== Dataset extract ==

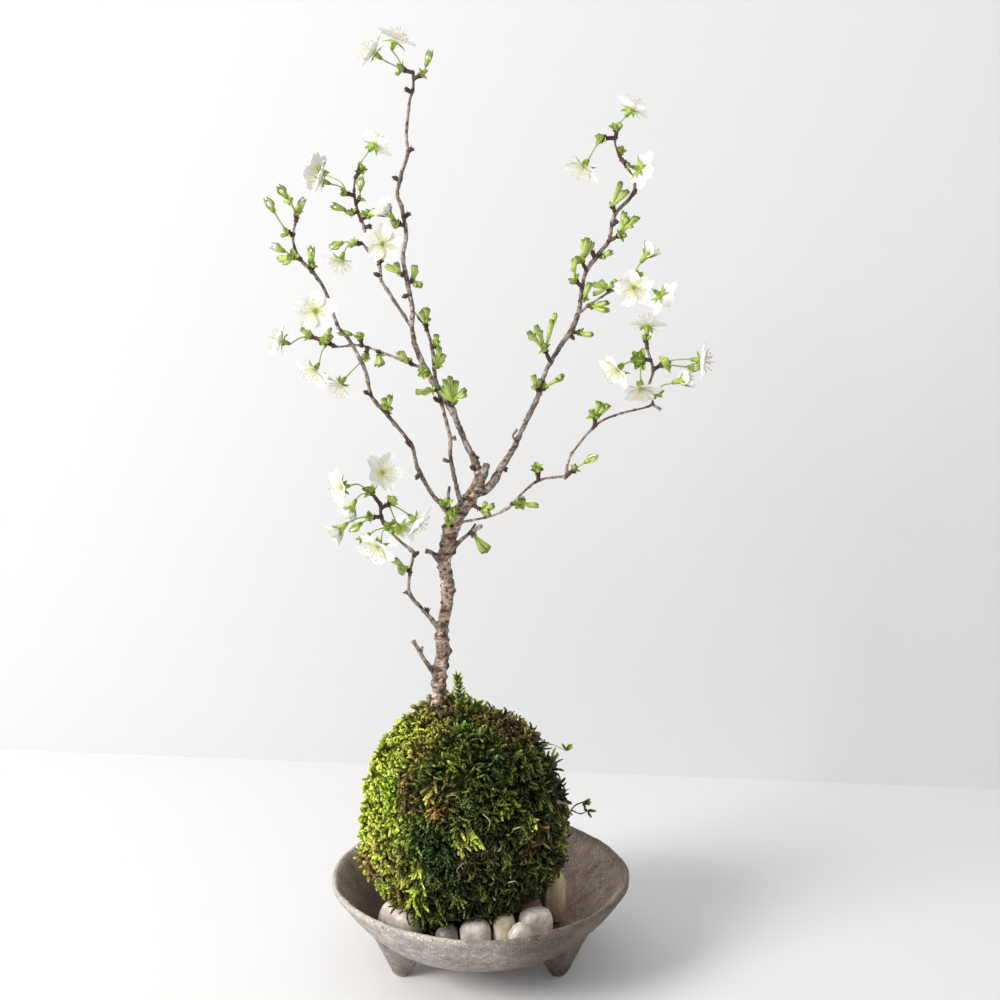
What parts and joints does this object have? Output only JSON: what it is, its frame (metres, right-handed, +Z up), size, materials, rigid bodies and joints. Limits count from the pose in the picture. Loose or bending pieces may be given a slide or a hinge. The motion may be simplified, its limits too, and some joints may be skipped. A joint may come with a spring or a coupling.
{
  "type": "kokedama moss ball plant",
  "caption": "Small flowering cherry tree that grows from a moss-covered ball of soil, set in a footed stoneware dish with pebbles.",
  "frame": {"origin": "on the surface that the dish stands on, under the middle of the whole plant's box", "axes": "+Z up along the trunk, +X to the viewer's right and -Y towards the viewer of the picture"},
  "size_m": [0.2192, 0.16, 0.4846],
  "materials": {
    "stoneware": "matte",
    "soil": "matte",
    "moss": "matte",
    "bark": "matte",
    "green": "satin",
    "petal": "satin",
    "pebble_white": "satin",
    "pebble_cream": "satin",
    "pebble_grey": "satin",
    "pebble_pink": "satin",
    "pebble_brown": "satin"
  },
  "bodies": {
    "root": {"dish": "stoneware", "soil_ball": "soil", "moss_ball": "moss", "tree": "bark", "spray_01": "green", "spray_02": "green", "spray_03": "green", "spray_04": "green", "spray_05": "green", "spray_06": "green", "spray_07": "green", "spray_08": "green", "spray_09": "green", "spray_10": "green", "spray_11": "green", "spray_12": "green", "spray_13": "green", "spray_14": "green", "spray_15": "green", "spray_16": "green", "spray_17": "green", "spray_18": "green", "spray_19": "green", "spray_20": "green", "bloom_01": "petal", "bloom_02": "petal", "bloom_03": "petal", "bloom_04": "petal", "bloom_05": "petal", "bloom_06": "petal", "bloom_07": "petal", "bloom_08": "petal", "bloom_09": "petal", "bloom_10": "petal", "bloom_11": "petal", "bloom_12": "petal", "bloom_13": "petal", "bloom_14": "petal", "bloom_15": "petal", "bloom_16": "petal", "bloom_17": "petal", "bloom_18": "petal", "bloom_19": "petal", "bloom_20": "petal", "bloom_21": "petal", "bloom_22": "petal", "bloom_23": "petal", "bloom_24": "petal", "bloom_25": "petal", "pebble_01": "pebble_pink", "pebble_02": "pebble_grey", "pebble_03": "pebble_white", "pebble_04": "pebble_cream", "pebble_05": "pebble_white", "pebble_06": "pebble_white", "pebble_07": "pebble_cream", "pebble_08": "pebble_brown", "pebble_09": "pebble_white", "pebble_10": "pebble_pink", "pebble_11": "pebble_grey"}
  },
  "joints": []
}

===

To be done:
Search the listing for the string "from". Copy each line where it turns up.

Finished task:
What parts and joints does this object have? Output only JSON: what it is, its frame (metres, right-handed, +Z up), size, materials, rigid bodies and joints. Limits count from the pose in the picture. Loose or bending pieces may be given a slide or a hinge. The motion may be simplified, its limits too, and some joints may be skipped. A joint may come with a spring or a coupling.
  "caption": "Small flowering cherry tree that grows from a moss-covered ball of soil, set in a footed stoneware dish with pebbles.",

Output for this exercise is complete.